- Directions: Without altering anything, output the material below.

- Collected data:
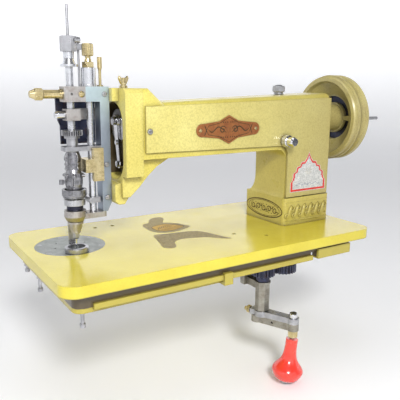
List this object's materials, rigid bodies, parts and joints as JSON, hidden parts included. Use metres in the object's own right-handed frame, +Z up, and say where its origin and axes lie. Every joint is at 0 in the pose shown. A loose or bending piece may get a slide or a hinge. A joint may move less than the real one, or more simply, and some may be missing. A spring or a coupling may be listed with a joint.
{
  "type": "sewing machine",
  "caption": "Chain-stitch embroidery sewing machine head with flat bed, arm, open needle-bar head, handwheel and a hand crank under the bed that steers the feed.",
  "frame": {"origin": "where the needle axis meets the top of the needle plate, flush with the bed", "axes": "+X along the arm to the handwheel, +Y to the back of the bed, +Z up along the needle bar"},
  "size_m": [0.489, 0.2469, 0.4372],
  "materials": {
    "yellow_enamel": "glossy ochre-yellow enamel over cast iron",
    "wheel_enamel": "ochre enamel, rubbed on the rim",
    "steel": "machined steel",
    "blue_steel": "ground steel with a blue-grey cast",
    "warm_steel": "milled steel, slightly brown",
    "dark_steel": "blackened oily steel",
    "chrome": "polished",
    "brass": "turned brass",
    "copper": "copper-coloured plate with dark ornament",
    "red_plastic": "moulded, glossy"
  },
  "bodies": {
    "stand": {"bed": "yellow_enamel", "rest_pins": "steel", "needle_plate": "steel", "plate_screws": "steel", "arm_casting": "yellow_enamel", "cover_plate": "yellow_enamel", "badge": "copper", "brass_fasteners": "brass", "head_casting": "yellow_enamel", "bushings": "brass", "head_frame": "blue_steel", "steel_screws": "steel", "top_block": "warm_steel", "side_plate": "dark_steel", "cross_plate": "steel", "presser_guide": "brass", "lower_bracket": "warm_steel", "spring_case": "steel", "case_nut": "brass", "guide_rod": "steel", "lift_pin": "brass", "side_stud": "brass", "crank_bracket": "steel"},
    "drive": {"main_shaft": "steel", "crank_disc": "steel", "handwheel": "wheel_enamel", "handwheel_peg": "steel", "hub_nut": "dark_steel"},
    "rod": {"connecting_rod": "chrome"},
    "upright": {"upright_shaft": "steel"},
    "looper_drive": {"lower_shaft": "steel"},
    "needle_group": {"needle_bar": "steel", "thread_tube": "steel", "bar_collar": "steel", "needle_driver": "dark_steel", "driver_bolt": "chrome", "needle_clamp": "steel", "needle": "chrome"},
    "feed_group": {"feed_tube": "dark_steel", "feed_gear": "steel", "claw_carrier": "warm_steel", "ring_flange": "steel", "nipple": "chrome"},
    "presser_group": {"presser_bar": "chrome", "presser_bracket": "steel", "ring_foot": "steel"},
    "crank_group": {"crank_shaft": "dark_steel", "crank_gear": "dark_steel", "crank_arm": "steel", "crank_link": "steel", "crank_bolt": "chrome", "crank_nut": "brass"},
    "idler": {"idler_gear": "dark_steel"},
    "knob": {"handle_knob": "red_plastic"},
    "thumb": {"thumb_screw": "brass"},
    "adjuster": {"adjusting_screw": "brass"},
    "tension_nut": {"side_nut": "brass"},
    "wing": {"wing_screw": "brass"},
    "oiler": {"oil_cap": "steel"},
    "cover_grip": {"cover_knob": "chrome"}
  },
  "joints": [
    {"name": "handwheel_turn", "type": "hinge", "parent": "stand", "child": "drive", "pos_m": [0.2, 0, 0.139], "axis": [1, 0, 0], "continuous": true},
    {"name": "rod_turn", "type": "hinge", "parent": "drive", "child": "rod", "pos_m": [0.051, 0, 0.144], "axis": [1, 0, 0], "continuous": true},
    {"name": "upright_turn", "type": "hinge", "parent": "stand", "child": "upright", "pos_m": [0.3137, 0, 0.06], "axis": [0, 0, 1], "continuous": true},
    {"name": "looper_turn", "type": "hinge", "parent": "stand", "child": "looper_drive", "pos_m": [0.1, 0, -0.024], "axis": [1, 0, 0], "continuous": true},
    {"name": "needle_stroke", "type": "slide", "parent": "stand", "child": "needle_group", "axis": [0, 0, 1], "range_m": [-0.01, 0]},
    {"name": "feed_turn", "type": "hinge", "parent": "stand", "child": "feed_group", "pos_m": [0, 0, 0.06], "axis": [0, 0, 1], "continuous": true},
    {"name": "presser_lift", "type": "slide", "parent": "stand", "child": "presser_group", "axis": [0, 0, 1], "range_m": [0, 0.006], "stiffness_N_per_m": 400, "springref_m": -0.004},
    {"name": "crank_turn", "type": "hinge", "parent": "stand", "child": "crank_group", "pos_m": [0.209, -0.075, -0.06], "axis": [0, 0, 1], "continuous": true},
    {"name": "idler_turn", "type": "hinge", "parent": "stand", "child": "idler", "pos_m": [0.2398, -0.075, -0.039], "axis": [0, 0, 1], "continuous": true},
    {"name": "knob_spin", "type": "hinge", "parent": "crank_group", "child": "knob", "pos_m": [0.22601, -0.11395, -0.1145], "axis": [0.1392, 0, 0.9903], "continuous": true},
    {"name": "thumb_screw_turn", "type": "hinge", "parent": "crank_group", "child": "thumb", "pos_m": [0.209, -0.075, -0.0935], "axis": [-0.4003, 0.9164, 0], "range_deg": [-180, 180]},
    {"name": "presser_screw_turn", "type": "hinge", "parent": "stand", "child": "adjuster", "pos_m": [0.021, 0, 0.21], "axis": [0, 0, 1], "range_deg": [-180, 180]},
    {"name": "tension_nut_turn", "type": "hinge", "parent": "stand", "child": "tension_nut", "pos_m": [-0.035, 0, 0.1735], "axis": [-1, 0, 0], "range_deg": [-180, 180]},
    {"name": "wing_screw_turn", "type": "hinge", "parent": "stand", "child": "wing", "pos_m": [0.0615, 0, 0.18], "axis": [0, 0, 1], "range_deg": [-180, 180]},
    {"name": "oil_cap_turn", "type": "hinge", "parent": "stand", "child": "oiler", "pos_m": [0.2877, 0, 0.172], "axis": [0, 0, 1], "range_deg": [-180, 180]},
    {"name": "cover_knob_turn", "type": "hinge", "parent": "stand", "child": "cover_grip", "pos_m": [0.2707, -0.036, 0.1138], "axis": [0, -1, 0], "range_deg": [-180, 180]}
  ],
  "couplings": [
    {"joint": "rod_turn", "follows": "handwheel_turn", "ratio": -1},
    {"joint": "upright_turn", "follows": "handwheel_turn", "ratio": -1},
    {"joint": "looper_turn", "follows": "handwheel_turn", "ratio": -1},
    {"joint": "feed_turn", "follows": "crank_turn", "ratio": 1},
    {"joint": "idler_turn", "follows": "crank_turn", "ratio": -0.83333}
  ]
}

- Response to the task:
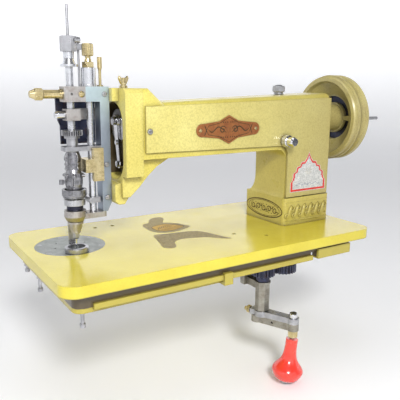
List this object's materials, rigid bodies, parts and joints as JSON, hidden parts included. Use metres in the object's own right-handed frame, +Z up, and say where its origin and axes lie. Every joint is at 0 in the pose shown. A loose or bending piece may get a slide or a hinge. A joint may move less than the real one, or more simply, and some may be missing. A spring or a coupling may be listed with a joint.
{
  "type": "sewing machine",
  "caption": "Chain-stitch embroidery sewing machine head with flat bed, arm, open needle-bar head, handwheel and a hand crank under the bed that steers the feed.",
  "frame": {"origin": "where the needle axis meets the top of the needle plate, flush with the bed", "axes": "+X along the arm to the handwheel, +Y to the back of the bed, +Z up along the needle bar"},
  "size_m": [0.489, 0.2469, 0.4372],
  "materials": {
    "yellow_enamel": "glossy ochre-yellow enamel over cast iron",
    "wheel_enamel": "ochre enamel, rubbed on the rim",
    "steel": "machined steel",
    "blue_steel": "ground steel with a blue-grey cast",
    "warm_steel": "milled steel, slightly brown",
    "dark_steel": "blackened oily steel",
    "chrome": "polished",
    "brass": "turned brass",
    "copper": "copper-coloured plate with dark ornament",
    "red_plastic": "moulded, glossy"
  },
  "bodies": {
    "stand": {"bed": "yellow_enamel", "rest_pins": "steel", "needle_plate": "steel", "plate_screws": "steel", "arm_casting": "yellow_enamel", "cover_plate": "yellow_enamel", "badge": "copper", "brass_fasteners": "brass", "head_casting": "yellow_enamel", "bushings": "brass", "head_frame": "blue_steel", "steel_screws": "steel", "top_block": "warm_steel", "side_plate": "dark_steel", "cross_plate": "steel", "presser_guide": "brass", "lower_bracket": "warm_steel", "spring_case": "steel", "case_nut": "brass", "guide_rod": "steel", "lift_pin": "brass", "side_stud": "brass", "crank_bracket": "steel"},
    "drive": {"main_shaft": "steel", "crank_disc": "steel", "handwheel": "wheel_enamel", "handwheel_peg": "steel", "hub_nut": "dark_steel"},
    "rod": {"connecting_rod": "chrome"},
    "upright": {"upright_shaft": "steel"},
    "looper_drive": {"lower_shaft": "steel"},
    "needle_group": {"needle_bar": "steel", "thread_tube": "steel", "bar_collar": "steel", "needle_driver": "dark_steel", "driver_bolt": "chrome", "needle_clamp": "steel", "needle": "chrome"},
    "feed_group": {"feed_tube": "dark_steel", "feed_gear": "steel", "claw_carrier": "warm_steel", "ring_flange": "steel", "nipple": "chrome"},
    "presser_group": {"presser_bar": "chrome", "presser_bracket": "steel", "ring_foot": "steel"},
    "crank_group": {"crank_shaft": "dark_steel", "crank_gear": "dark_steel", "crank_arm": "steel", "crank_link": "steel", "crank_bolt": "chrome", "crank_nut": "brass"},
    "idler": {"idler_gear": "dark_steel"},
    "knob": {"handle_knob": "red_plastic"},
    "thumb": {"thumb_screw": "brass"},
    "adjuster": {"adjusting_screw": "brass"},
    "tension_nut": {"side_nut": "brass"},
    "wing": {"wing_screw": "brass"},
    "oiler": {"oil_cap": "steel"},
    "cover_grip": {"cover_knob": "chrome"}
  },
  "joints": [
    {"name": "handwheel_turn", "type": "hinge", "parent": "stand", "child": "drive", "pos_m": [0.2, 0, 0.139], "axis": [1, 0, 0], "continuous": true},
    {"name": "rod_turn", "type": "hinge", "parent": "drive", "child": "rod", "pos_m": [0.051, 0, 0.144], "axis": [1, 0, 0], "continuous": true},
    {"name": "upright_turn", "type": "hinge", "parent": "stand", "child": "upright", "pos_m": [0.3137, 0, 0.06], "axis": [0, 0, 1], "continuous": true},
    {"name": "looper_turn", "type": "hinge", "parent": "stand", "child": "looper_drive", "pos_m": [0.1, 0, -0.024], "axis": [1, 0, 0], "continuous": true},
    {"name": "needle_stroke", "type": "slide", "parent": "stand", "child": "needle_group", "axis": [0, 0, 1], "range_m": [-0.01, 0]},
    {"name": "feed_turn", "type": "hinge", "parent": "stand", "child": "feed_group", "pos_m": [0, 0, 0.06], "axis": [0, 0, 1], "continuous": true},
    {"name": "presser_lift", "type": "slide", "parent": "stand", "child": "presser_group", "axis": [0, 0, 1], "range_m": [0, 0.006], "stiffness_N_per_m": 400, "springref_m": -0.004},
    {"name": "crank_turn", "type": "hinge", "parent": "stand", "child": "crank_group", "pos_m": [0.209, -0.075, -0.06], "axis": [0, 0, 1], "continuous": true},
    {"name": "idler_turn", "type": "hinge", "parent": "stand", "child": "idler", "pos_m": [0.2398, -0.075, -0.039], "axis": [0, 0, 1], "continuous": true},
    {"name": "knob_spin", "type": "hinge", "parent": "crank_group", "child": "knob", "pos_m": [0.22601, -0.11395, -0.1145], "axis": [0.1392, 0, 0.9903], "continuous": true},
    {"name": "thumb_screw_turn", "type": "hinge", "parent": "crank_group", "child": "thumb", "pos_m": [0.209, -0.075, -0.0935], "axis": [-0.4003, 0.9164, 0], "range_deg": [-180, 180]},
    {"name": "presser_screw_turn", "type": "hinge", "parent": "stand", "child": "adjuster", "pos_m": [0.021, 0, 0.21], "axis": [0, 0, 1], "range_deg": [-180, 180]},
    {"name": "tension_nut_turn", "type": "hinge", "parent": "stand", "child": "tension_nut", "pos_m": [-0.035, 0, 0.1735], "axis": [-1, 0, 0], "range_deg": [-180, 180]},
    {"name": "wing_screw_turn", "type": "hinge", "parent": "stand", "child": "wing", "pos_m": [0.0615, 0, 0.18], "axis": [0, 0, 1], "range_deg": [-180, 180]},
    {"name": "oil_cap_turn", "type": "hinge", "parent": "stand", "child": "oiler", "pos_m": [0.2877, 0, 0.172], "axis": [0, 0, 1], "range_deg": [-180, 180]},
    {"name": "cover_knob_turn", "type": "hinge", "parent": "stand", "child": "cover_grip", "pos_m": [0.2707, -0.036, 0.1138], "axis": [0, -1, 0], "range_deg": [-180, 180]}
  ],
  "couplings": [
    {"joint": "rod_turn", "follows": "handwheel_turn", "ratio": -1},
    {"joint": "upright_turn", "follows": "handwheel_turn", "ratio": -1},
    {"joint": "looper_turn", "follows": "handwheel_turn", "ratio": -1},
    {"joint": "feed_turn", "follows": "crank_turn", "ratio": 1},
    {"joint": "idler_turn", "follows": "crank_turn", "ratio": -0.83333}
  ]
}